Но как быть тому, кто испытывает призвание апеллировать к такому простодушному восприятию, если по опыту он знает что эту способность восприятия принимает в расчет огромное количество «драмоделов» и пользуется ею с дурным намерением? Среди них господствует максима «mundus vult decipi», которую мой близкий друг Франц Лист однажды находясь в хорошем настроении, изменил на «mundus vult ерундус». А тот, кто эту максиму отвергает, у кого нет ни интереса, ни желания обманывать публику пусть лучше сколько ему позволяет время, принадлежит самому себе забудет о публике; чем меньше он о ней будет думать, тем скорее ему — поглощенному трудом явится идеальная публика, будто из его собственной души: если и она не много понимает в искусстве и художественной форме, то тем лучше он сам овладеет искусством и его формой, причем истинной, настоящей, совсем незаметной, именно такой, какая ему нужна, чтобы внутренне ясно и четко увиденное многообразие своего творения доверить несложному восприятию чужой души.

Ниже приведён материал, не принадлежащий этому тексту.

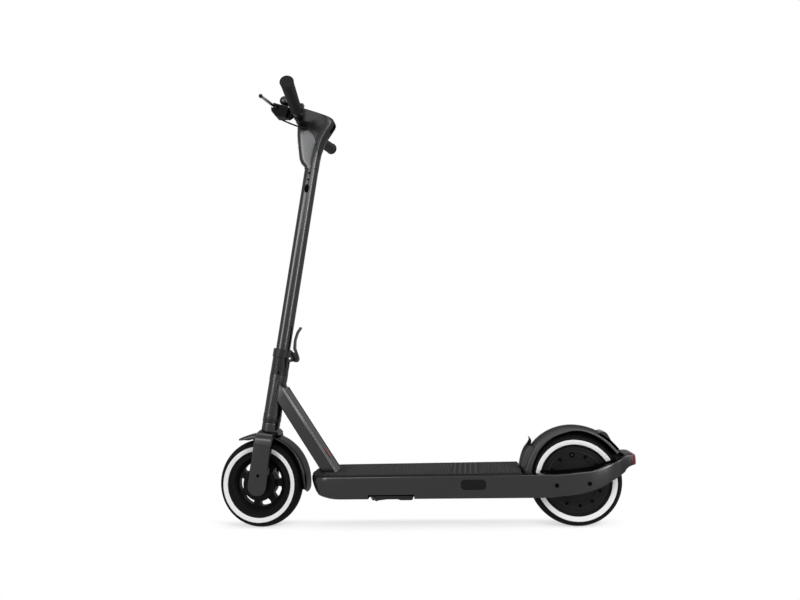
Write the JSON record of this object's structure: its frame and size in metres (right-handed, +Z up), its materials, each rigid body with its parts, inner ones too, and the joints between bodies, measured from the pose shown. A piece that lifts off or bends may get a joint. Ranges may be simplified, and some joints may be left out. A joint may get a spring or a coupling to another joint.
{
  "type": "electric scooter",
  "caption": "Folding electric kick scooter in dark grey and black, with white sidewall rings, a rear hub motor, a deck mat and a swept handlebar.",
  "frame": {"origin": "middle of the footprint, on the ground under the tyres", "axes": "+Z up, -X the way it rides, -Y the rider's left"},
  "size_m": [1.177, 0.4878, 1.2667],
  "materials": {
    "grey_paint": "satin dark grey metallic",
    "black_paint": "satin black",
    "black_plastic": "satin black",
    "rubber": "matt black",
    "tyre_rubber": "matt black",
    "steel": "satin",
    "dark_metal": "gloss black",
    "aluminium": "cast",
    "winding": "copper windings on iron",
    "smoked_lens": "smoked, gloss",
    "red_rubber": "matt dark red",
    "red_lens": "clear red, gloss",
    "clear_lens": "clear, gloss",
    "display_glass": "black, gloss",
    "battery_wrap": "blue shrink wrap"
  },
  "bodies": {
    "chassis": {"frame": "grey_paint", "headset_cup": "black_plastic", "bearing_lower": "steel", "bearing_upper": "steel", "deck_tray": "grey_paint", "deck_cover": "black_plastic", "deck_mat": "rubber", "battery_pack": "battery_wrap", "controller": "aluminium", "reflector_left": "smoked_lens", "reflector_right": "smoked_lens", "side_cover_left": "grey_paint", "side_cover_right": "grey_paint", "dropout_left": "steel", "dropout_right": "steel", "rear_axle": "steel", "motor_core": "winding", "rear_fender": "grey_paint", "fender_hook": "black_plastic", "plate_holder": "grey_paint", "tail_housing": "grey_paint", "tail_lens": "red_lens", "kickstand_bracket": "black_plastic"},
    "charge_flap_body": {"charge_flap": "red_rubber"},
    "kickstand_body": {"kickstand": "black_plastic"},
    "rear_wheel": {"rear_tyre": "tyre_rubber", "motor_shell": "black_plastic", "motor_cover": "black_plastic"},
    "steering": {"fork": "grey_paint", "fork_cover_left": "grey_paint", "fork_cover_right": "grey_paint", "front_fender": "grey_paint", "front_axle": "steel", "brake_plate": "aluminium", "fold_base": "black_plastic", "fold_pin": "steel"},
    "front_wheel": {"front_tyre": "tyre_rubber", "front_rim": "black_plastic"},
    "stem": {"fold_block": "black_plastic", "stem_tube": "grey_paint", "head_casting": "grey_paint", "display_housing": "black_paint", "display_glass": "display_glass", "headlight_lens": "clear_lens", "handlebar": "black_plastic", "grip_left": "rubber", "grip_right": "rubber", "brake_perch": "black_plastic", "bell_dome": "dark_metal", "brake_cable": "rubber", "throttle_housing": "black_plastic", "switch_pod": "black_plastic"},
    "fold_lever_body": {"fold_lever": "black_plastic"},
    "latch_bolt_body": {"latch_bolt": "steel"},
    "brake_lever_body": {"brake_lever": "black_plastic"},
    "bell_striker_body": {"bell_striker": "black_plastic"},
    "throttle_body": {"throttle_paddle": "rubber"},
    "switch_button_body": {"switch_button": "rubber"},
    "power_button_body": {"power_button": "rubber"}
  },
  "joints": [
    {"name": "steering_turn", "type": "hinge", "parent": "chassis", "child": "steering", "pos_m": [-0.41824, 0, 0.37087], "axis": [0.181, 0, 0.9835], "range_deg": [-60, 60]},
    {"name": "front_wheel_spin", "type": "hinge", "parent": "steering", "child": "front_wheel", "pos_m": [-0.4635, 0, 0.125], "axis": [0, 1, 0], "continuous": true},
    {"name": "rear_wheel_spin", "type": "hinge", "parent": "chassis", "child": "rear_wheel", "pos_m": [0.4325, 0, 0.125], "axis": [0, 1, 0], "continuous": true},
    {"name": "stem_fold", "type": "hinge", "parent": "steering", "child": "stem", "pos_m": [-0.36665, 0, 0.48542], "axis": [0, 1, 0], "range_deg": [0, 98]},
    {"name": "fold_lever_turn", "type": "hinge", "parent": "stem", "child": "fold_lever_body", "pos_m": [-0.36665, 0, 0.48542], "axis": [0, 1, 0], "range_deg": [0, 20], "stiffness_Nm_per_rad": 0.5, "springref_deg": -5.73},
    {"name": "latch_bolt_lift", "type": "slide", "parent": "stem", "child": "latch_bolt_body", "axis": [0.181, 0, 0.9835], "range_m": [0, 0.0124]},
    {"name": "kickstand_swing", "type": "hinge", "parent": "chassis", "child": "kickstand_body", "pos_m": [-0.1105, -0.0735, 0.097], "axis": [0, 0.8716, -0.4903], "range_deg": [0, 113]},
    {"name": "brake_lever_pull", "type": "hinge", "parent": "stem", "child": "brake_lever_body", "pos_m": [-0.37004, -0.0925, 1.23297], "axis": [0.3816, 0, 0.9243], "range_deg": [0, 24], "stiffness_Nm_per_rad": 1.2, "springref_deg": -6.88},
    {"name": "throttle_turn", "type": "hinge", "parent": "stem", "child": "throttle_body", "pos_m": [-0.30398, 0.09183, 1.20975], "axis": [0.127, 0.9852, 0.1152], "range_deg": [0, 25], "stiffness_Nm_per_rad": 0.3, "springref_deg": -5.73},
    {"name": "bell_striker_flick", "type": "hinge", "parent": "stem", "child": "bell_striker_body", "pos_m": [-0.32736, -0.081, 1.22628], "axis": [0.3816, 0, 0.9243], "range_deg": [0, 12], "stiffness_Nm_per_rad": 0.05, "springref_deg": -5.73},
    {"name": "switch_button_press", "type": "slide", "parent": "stem", "child": "switch_button_body", "axis": [-0.9835, 0, 0.181], "range_m": [0, 0.0012], "stiffness_N_per_m": 400, "springref_m": -0.001},
    {"name": "power_button_press", "type": "slide", "parent": "stem", "child": "power_button_body", "axis": [-0.3909, 0, -0.9204], "range_m": [0, 0.001], "stiffness_N_per_m": 400, "springref_m": -0.001},
    {"name": "charge_flap_open", "type": "hinge", "parent": "chassis", "child": "charge_flap_body", "pos_m": [-0.26818, 0, 0.21907], "axis": [0, -1, 0], "range_deg": [0, 100]}
  ],
  "couplings": [
    {"joint": "latch_bolt_lift", "follows": "fold_lever_turn", "m_per_rad": 0.03495}
  ]
}
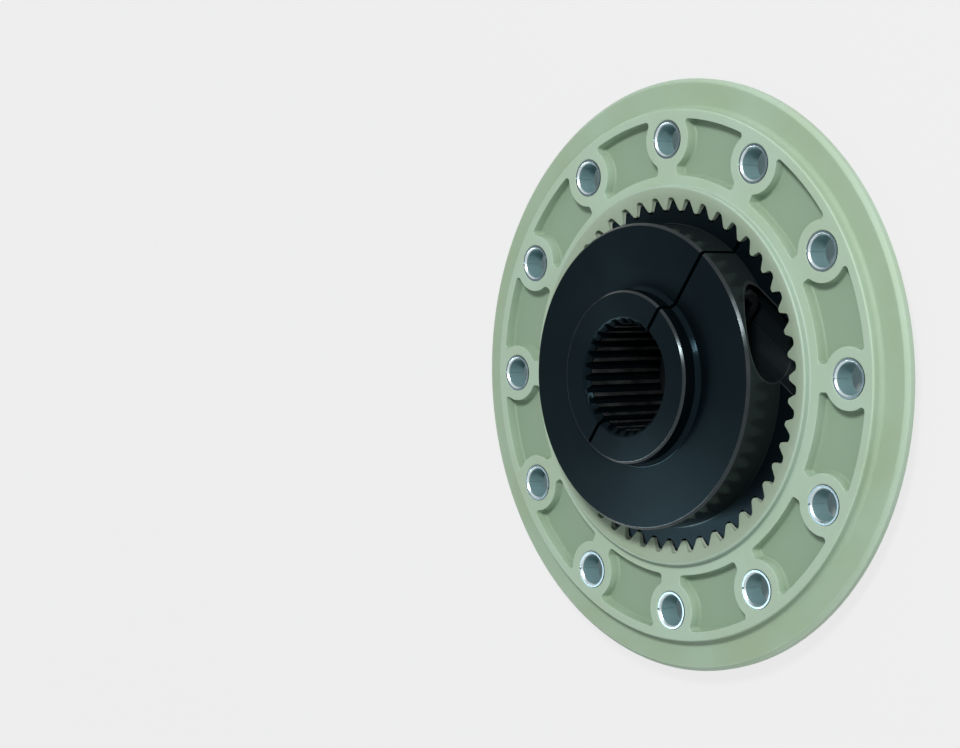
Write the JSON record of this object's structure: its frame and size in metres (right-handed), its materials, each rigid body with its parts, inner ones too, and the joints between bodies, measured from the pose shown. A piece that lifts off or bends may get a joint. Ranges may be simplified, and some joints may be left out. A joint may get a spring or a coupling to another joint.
{
  "type": "flywheel coupling",
  "caption": "Flange coupling for a flywheel: a moulded polyamide disc with internal teeth and split steel bolt sleeves drives a splined steel clamp hub that plugs into it.",
  "frame": {"origin": "centre of the flange's flat back face, which lies against the flywheel", "axes": "+Z along the shaft towards the hub's nose, +Y through one bolt sleeve, +X at right angles to both"},
  "size_m": [0.3143, 0.3142, 0.057],
  "materials": {
    "polyamide": "natural polyamide, pale grey green, slightly translucent, moulded satin",
    "zinc_steel": "bright zinc plated steel",
    "black_steel": "black oxide on turned steel, semi gloss",
    "screw_steel": "black oxide screw steel"
  },
  "bodies": {
    "flange_side": {"flange": "polyamide", "sleeve_01": "zinc_steel", "sleeve_02": "zinc_steel", "sleeve_03": "zinc_steel", "sleeve_04": "zinc_steel", "sleeve_05": "zinc_steel", "sleeve_06": "zinc_steel", "sleeve_07": "zinc_steel", "sleeve_08": "zinc_steel", "sleeve_09": "zinc_steel", "sleeve_10": "zinc_steel", "sleeve_11": "zinc_steel", "sleeve_12": "zinc_steel"},
    "hub_side": {"clamp_hub": "black_steel", "clamp_screw": "screw_steel"}
  },
  "joints": [
    {"name": "hub_slide", "type": "slide", "parent": "flange_side", "child": "hub_side", "axis": [0, 0, 1], "range_m": [0, 0.016]}
  ]
}
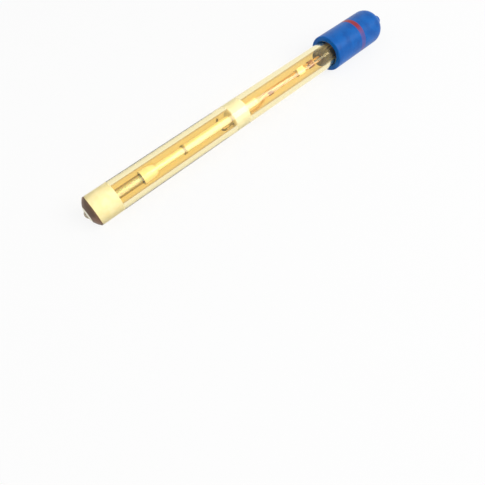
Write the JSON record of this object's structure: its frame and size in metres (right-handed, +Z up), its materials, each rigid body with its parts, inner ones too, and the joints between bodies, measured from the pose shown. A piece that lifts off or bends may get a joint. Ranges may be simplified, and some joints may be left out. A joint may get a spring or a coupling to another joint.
{
  "type": "ph electrode",
  "caption": "Combination pH probe: see-through amber barrel with its inner tubes, plugs and leads in view, a domed tip and a blue cap with a cable inlet.",
  "frame": {"origin": "on the barrel's axis, in the plane of the cap's open rim, where the barrel comes out of the cap", "axes": "+X along the barrel from the tip to the cap, +Z up as the probe lies on its side"},
  "size_m": [0.1602, 0.0164, 0.0164],
  "materials": {
    "amber_tube": "see-through amber plastic, gloss",
    "dark_epoxy": "cast epoxy, gloss",
    "porous_white": "porous, matte",
    "clear_glass": "clear blown glass",
    "buffer_fill": "clear gelled buffer",
    "clear_gel": "clear cast gel",
    "silver_wire": "coated silver wire, dull",
    "white_bush": "moulded white plastic, satin",
    "pale_tube": "extruded tube, satin",
    "grey_union": "moulded plastic, matte",
    "lead_sheath": "extruded wire sheath, satin",
    "solder_cover": "shrunk sleeve, semi-gloss",
    "dark_potting": "cast resin, gloss",
    "black_rubber": "moulded ring, satin",
    "tinned_copper": "tinned, satin",
    "blue_cap": "moulded plastic, satin"
  },
  "bodies": {
    "root": {"barrel": "amber_tube", "cap_seal": "black_rubber", "tip_seal": "dark_epoxy", "junction_plug": "porous_white", "glass_stem": "clear_glass", "sensing_membrane": "clear_glass", "inner_element": "silver_wire", "inner_buffer": "buffer_fill", "stem_seal": "white_bush", "stem_collar": "white_bush", "inner_tube": "pale_tube", "tube_union": "grey_union", "carrier_tube": "pale_tube", "reference_element": "silver_wire", "electrolyte_gel": "clear_gel", "chamber_plug": "white_bush", "lead_sleeve": "pale_tube", "signal_lead": "lead_sheath", "reference_lead": "lead_sheath", "lead_splice": "solder_cover", "spacer_bead": "porous_white", "solder_sleeve": "solder_cover", "barrel_potting": "dark_potting", "signal_ferrule": "tinned_copper", "reference_ferrule": "tinned_copper", "cap": "blue_cap"}
  },
  "joints": []
}
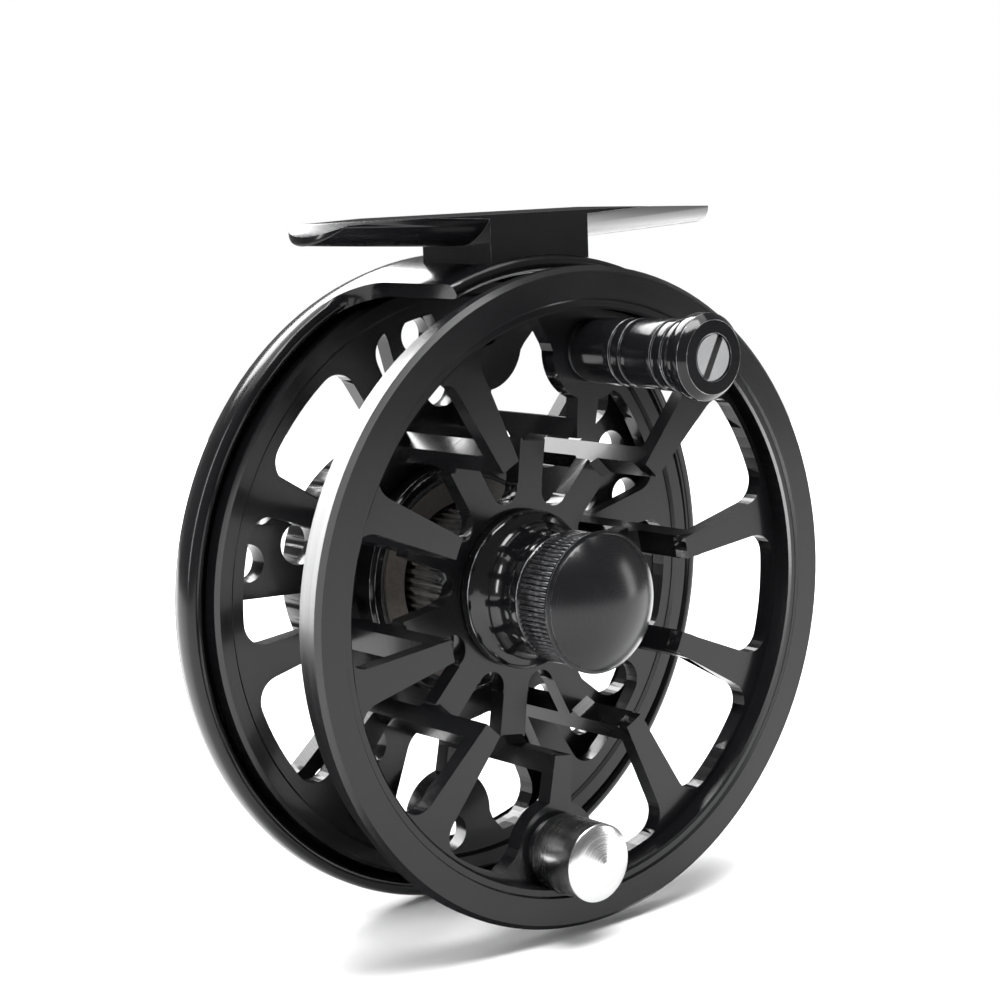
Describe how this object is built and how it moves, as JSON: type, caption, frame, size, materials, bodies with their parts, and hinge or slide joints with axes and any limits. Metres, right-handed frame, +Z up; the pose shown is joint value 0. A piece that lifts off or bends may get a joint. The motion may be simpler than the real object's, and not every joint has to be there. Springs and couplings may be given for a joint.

Только так возникает то единственное, что можно в искусстве
назвать хорошим, о чем я уже говорил. Оно тождественно нравственно хорошему, ибо и оно не может возникнуть из намерения или стремления. Плохое же состоит в том, что цель во что бы то ни стало понравиться рождает и определяет как само творение, так и его исполнение. Итак, нам приходится считаться с тем, что у нашей публики нет воспитанного чувства художественной формы, а есть только весьма разнообразная способность восприятия, которую пробуждает потребность в развлечениях, а это значит, что произведение, рассчитанное на страсть к развлечениям, не представляет никакой ценности и стоит очень близко к нравственной категории плохого, поскольку оно стремится извлечь пользу из самых сомнительных свойств толпы. Именно здесь вступает в силу жизненное правило: «Мир хочет быть обманутым, так будем же обманывать».И все же невежество, которое соблюдение этой максимы делает явным, я не склонен считать абсолютно дурным; простодушное дитя мира, хотя и заблуждающееся еще насчет подлинного значения жизни и наполовину еще тупое, но уже полуразбуженное, старается пробиться сквозь жизнь и найти для своего простодушия такое выражение, которое бы сделало внятным для нас его дремлющий талант. При весьма неясных и сомнительных отношениях между искусством и нашей общественностью едва ли можно четко определить, что значит достойная популярность
, а современную популярность приходится относить только к тем, кто старается ради развлечения публики. Я полагаю, что большая часть наших драматургов и оперных композиторов, ставших популярными, совершенно сознательно шла на обман, желая польстить миру; то обстоятельство, что это могло происходить талантливо, даже не без некоторой гениальности, должно заставить нас все снова и слова внимательно размышлять над характером публики; серьезно изучив ее, мы, несомненно, стали бы весьма снисходительны к тем, кто старается ради нее, если, конечно, их работы представляют какую-то ценность. Полагаю, что однажды я на убедительном примере четко поставил эту проблему, когда «Воспоминания о Россини» (в восьмом томе собрания моих сочинений) закончил мыслью о том, что незначительную ценность его произведений определили не композиторские способности Россини, а только публика и время, в которое он жил (нельзя забывать о Венском конгрессе!). Именно при оценке творчества Россини нам станет понятно, что значит плохое в искусстве. Считать Россини плохим композитором невозможно, не можем мы, несомненно, причислить его и к посредственным; но так как нельзя, конечно, равнять его с исполинами немецкого искусства, с нашим Моцартом или Бетховеном, то остается предположить здесь почти не поддающийся определению феномен ценности, может быть, то самое, что имеет в виду индийское изречение, когда оно весьма остроумно не плохое, а посредственное называет плохим. Чтобы сделать понятным это отвратительнейшее явление, остается предположить, что, идя на обман публики, стараются обмануть также истинное суждение об искусстве, как пытаются сбывать плохой и бракованный товар за солидный и хороший. Однако в этом явлении, которое я достаточно часто пытался охарактеризовать в прежних статьях, отражается сегодня весь наш гласный художественный мир, тем более что наше официальное правосудие, университеты, высшие школы и даже министерства непрерывно присуждают ему награды за солидность.От более подробного описания этой
публики, которая оказывает свое академическое благоволение только плохому искусству, я сегодня воздержусь и оставлю за собой право сделать это в следующей статье; вместо этого я хотел бы довести до предварительного итога затронутую мною тему, сделав попытку раскрыть понятие «vox populi» и его отрадное значение — в противовес академическому поведению вышеназванной публики.